Yesterday I suddenly had a realization. I remembered back to when I was first trying to figure out how to airbrush T shirts, how long it used to take me (often like 8 hours) and how crappy they looked - I used to nickel and dime it to death, work small areas at a time and keep going back over parts again and again. Until I bought some video tapes with tutorials done by pros, and almost overnight I got way faster and way way better. It was all about the way I was approaching it.
I feel like I'm at that stage now with digital painting. I can get some halfway decent results, but it takes for-freakin-evar and I'm nickel and diming them, working small areas when I should be working holistically on the entire image.
Though I suppose a lot depends on what kind of image you're doing. If you're trying to do a fully detailed portrait or a vast battle scene with loads of detail it's just going to take a long time and a heck of a lot of work. I should try to figure out how to do easier stuff - work out techniques I see people using like starting with silhouettes. I think it's important to learn how to simplify the early stages of the process, to develop a straightforward technique that quickly gets you through the bullshit parts.
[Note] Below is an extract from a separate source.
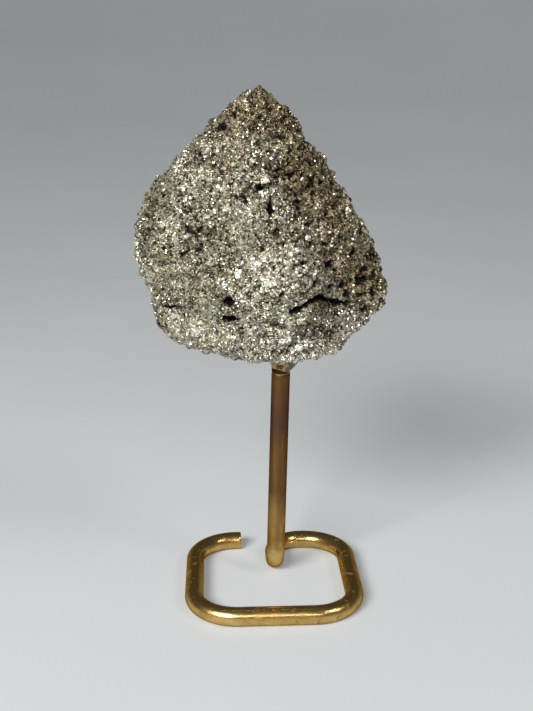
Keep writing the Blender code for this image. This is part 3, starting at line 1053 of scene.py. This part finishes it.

One thing I notice is that some people are doing a very specific kind of art. Certain types of stock poses and stock ideas for instance. While I'm just spinning my wheels with no idea what kind of art I want to do, just basically "trying to learn the basics of painting".
I think when you have a very specific goal in mind you get there a lot faster than when you have no idea where you're headed. It's just a damn shame I don't want to do any of the typical stuff that's popular now, like fantasy card art or video game design. But I still need to work on streamlining the process.